Barracuda Networks Inc (NYSE:CUDA) reported better-than-consensus results for the first quarter of its 2016 fiscal year. In the fiscal quarter that ended May 31, the technology security and storage firm reported adjusted earnings of $5.1 million, or $0.09 per diluted share, up 39% from $3.6 million, or $0.07 per share, in the year-ago quarter. The firm also reported revenues of $78.0 million, up 18% from $66.2 million in the first quarter of fiscal year 2015. The adjusted earnings excluded $6.5 million in stock-based compensation expenses, $1.1 million in acquisition and other non-recurring charges, $0.6 million in amortization of intangibles, $0.5 million in other expenses, net and $0.2 million in income tax provisions of non-GAAP exclusions. Wall Street was expecting earnings of $0.08 per share on revenues of $77.37 million. Year-to-date, the stock has grown 9.06%, while in the last 12 months, the stock has jumped by 15.16%. Nonetheless, shares were hammered in pre-market trading following the earnings report and are down by over 19% in morning trading. The negative market reaction appears to be based on the fact that Barracuda’s gross billings growth slowed to 7.6% from 17% quarter-over-quarter, although some of the decline was as a result of negative currency fluctuations, with the growth being 12% on a constant currency basis.
The beat posted by the firm is not at odds with hedge fund sentiment in the first quarter of the year. At the end of the first quarter of 2015, a total of seven of the hedge funds tracked by Insider Monkey were long in this stock, unchanged from the previous quarter. It’s important to point out, nonetheless, that those who were long in the stock bought more shares, as the cumulative value of holdings jumped by 21.93% to $10.12 million by March’s end from $8.3 million at the end of December. This increase is notable because the stock only grew by 7.34% between January 2 to March 31.

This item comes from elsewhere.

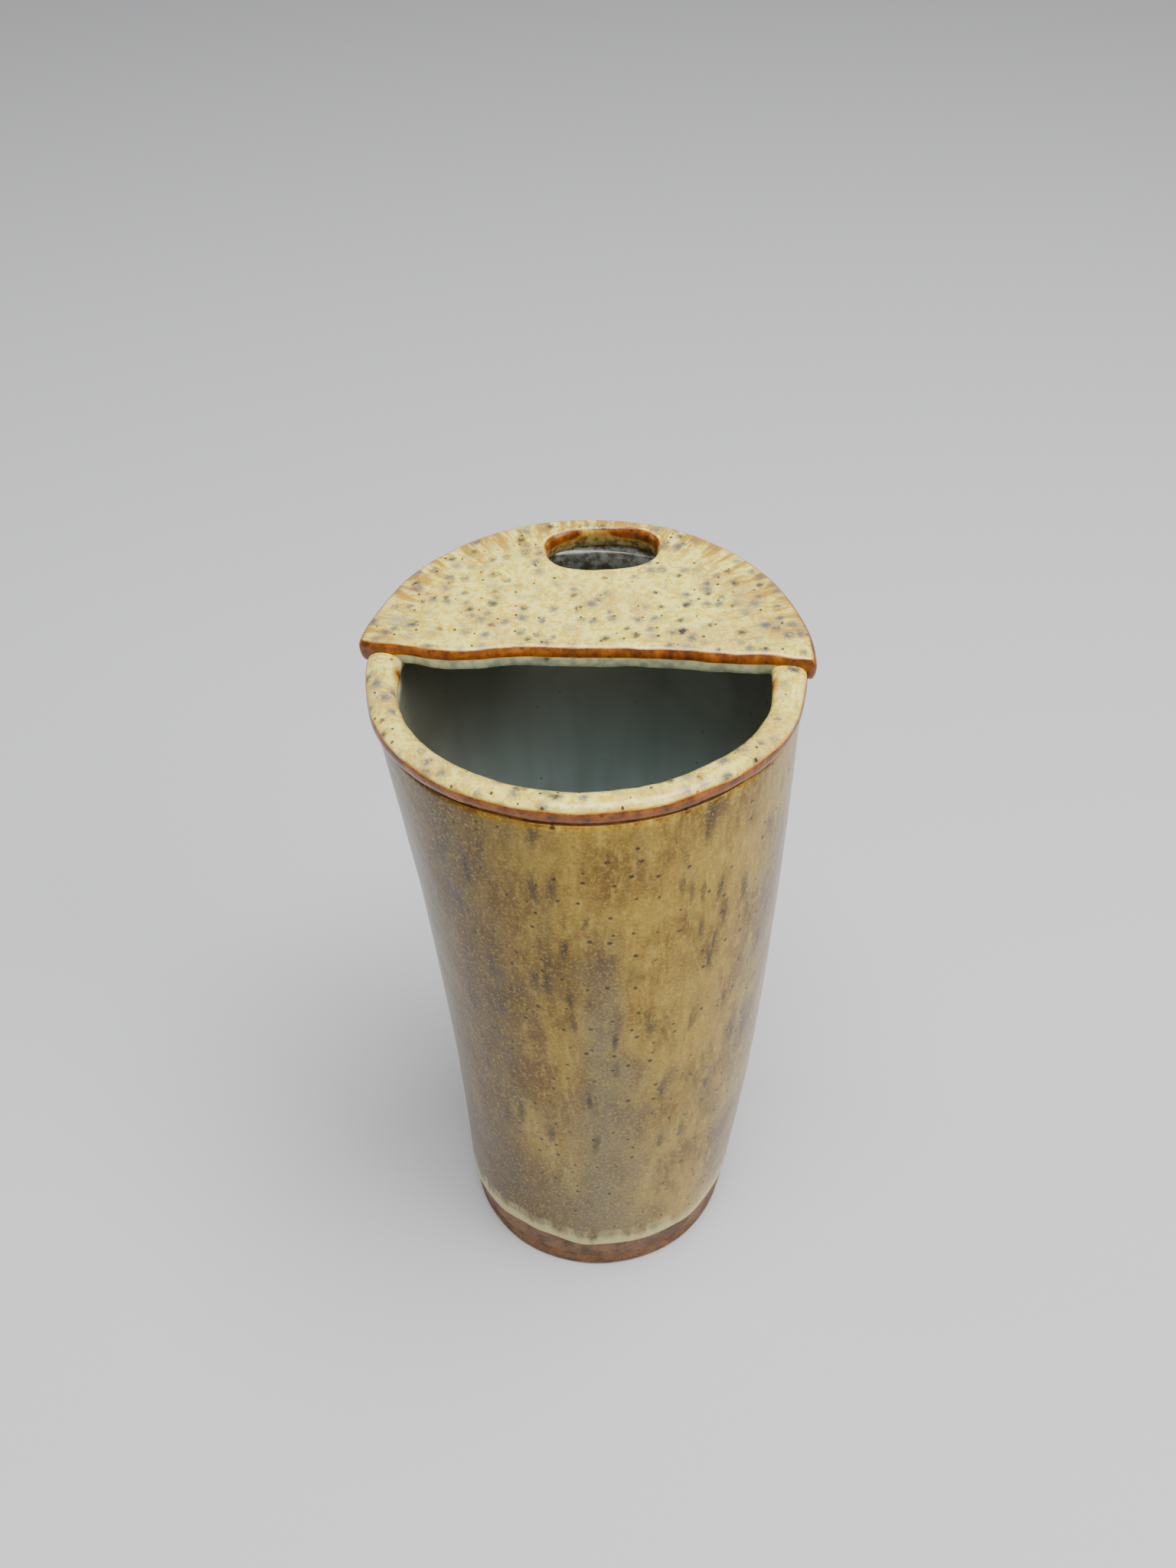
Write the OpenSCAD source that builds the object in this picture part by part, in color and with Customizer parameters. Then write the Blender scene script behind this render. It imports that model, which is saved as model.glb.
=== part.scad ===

Let’s first take a step back and analyze how tracking hedge funds can help an everyday investor. Through our research, we discovered that a portfolio of the 15 most popular small-cap picks of hedge funds beat the S&P 500 Total Return Index by nearly a percentage point per month on average between 1999 and 2012. On the other hand, the most popular large-cap picks of hedge funds underperformed the same index by seven basis points per month during the same period. This is likely a surprise to many investors, who think of small-caps as risky, unpredictable stocks and put more faith in large-cap stocks. In forward tests since August 2012, these top small-cap stocks beat the market by an impressive 80 percentage points, returning over 135% (read the details here). Hence, a retail investor needs to isolate himself from the herd and take advantage of the best growth opportunities in the market by concentrating on small-cap stocks.
Insider Monkey also couples analyzing hedge fund behavior in companies like Barracuda Networks Inc (NYSE:CUDA) with insider sentiment to judge whether stocks are good to buy at the moment. While, Barracuda Network’s insiders did not make any purchases of shares this year, there were several sales, the most recent of which was large shareholder Dean Drako selling 25,000 shares at the start of July.
With all of this in mind, let’s check out the key action regarding Barracuda Networks Inc on the next page.
How are hedge funds trading Barracuda Networks Inc (NYSE:CUDA)?
Of the funds tracked by Insider Monkey, Richard Driehaus‘ Driehaus Capital had the most valuable position in Barracuda Networks Inc (NYSE:CUDA), consisting of 122,099 shares worth close to $4.7 million, corresponding to 0.2% of its total 13F portfolio. The second-most bullish hedge fund manager was Jim Simons of Renaissance Technologies with a $1.4 million position of 36,700 shares; less than 0.1% of its 13F portfolio was allocated to the company however. Remaining hedgies with similar optimism comprise Matthew Hulsizer’s PEAK6 Capital Management, Cliff Asness’ AQR Capital Management, and Ken Griffin’s Citadel Investment Group.
Intriguingly, Carl Wiese‘s Grow Partners sold off the largest position of the “upper crust” of funds followed by Insider Monkey, 50,000 shares worth close to $1.8 million. David E. Shaw’s fund, D.E. Shaw & Co., L.P., also said goodbye to its 30,824 shares, about $1.1 million worth.
The bullish sentiment from hedge funds we track along with the company’s positive results for the first quarter of its 2016 fiscal year makes Barracuda Networks Inc (NYSE:CUDA) an appealing stock to invest in at the moment on the decline.